The Spaniard had to work hard again to hold for 4-2, but once again penetrated the defences of Goffin to break for 5-2, and he served out the win, 6-2.
Nadal is, then, undefeated in 13 clay matches, and has a tour-leading 32 match-wins for the year. He is also still on target to achieve one ground-breaking record on clay: a sweep of all three Masters, Barcelona and the French Open.
There is, of course, a lot of water to pass under the bridge in Madrid, not least a 50th meeting with Djokovic, a man who leads Nadal 26-23 and has won their last seven matches and their last three on clay.

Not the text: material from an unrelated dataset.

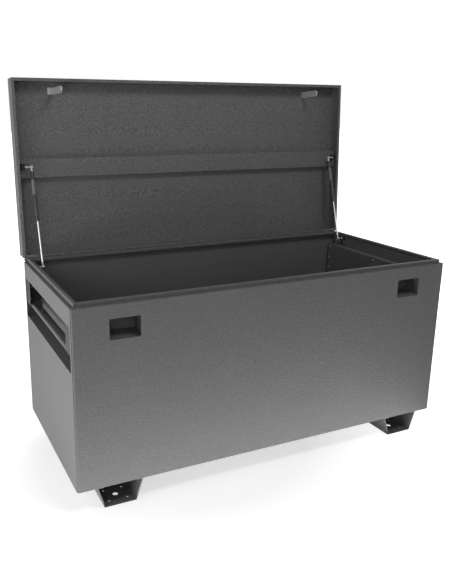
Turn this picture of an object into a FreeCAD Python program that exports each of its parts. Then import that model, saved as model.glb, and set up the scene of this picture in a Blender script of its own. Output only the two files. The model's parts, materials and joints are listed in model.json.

But judging from his performance here—a gutsy three-setter over on-fire Fabio Fognini, and sweep past under-par Nick Kyrgios, and this quality win over the best that Goffin has to offer—Nadal will have high hopes of reversing that recent run.
As for Goffin, he has established himself as a prime contender himself in Rome and Roland Garros: This is his second quarter-final Masters run on clay this year, and in the last, he went on to the semis. On both occasions, it was Nadal who stopped him.
He will, eventually, be satisfied with the compliment paid him by Nadal:
“It was a very tough match that I had to play at the highest level to be able to make the semi-finals. It’s one of the matches that you go back home with a lot of adrenaline and satisfied for the work done.”
However, on this day of firsts, it seems appropriate to give the last word to Cuevas:
“I’m not seeing it as the last opportunity [to reach a Masters final]. It’s my first opportunity, but I don’t see it as the last opportunity.
“No matter who I have on the other side of the court, I’m going to try to go out there, to give 100 percent, and make it to the final.”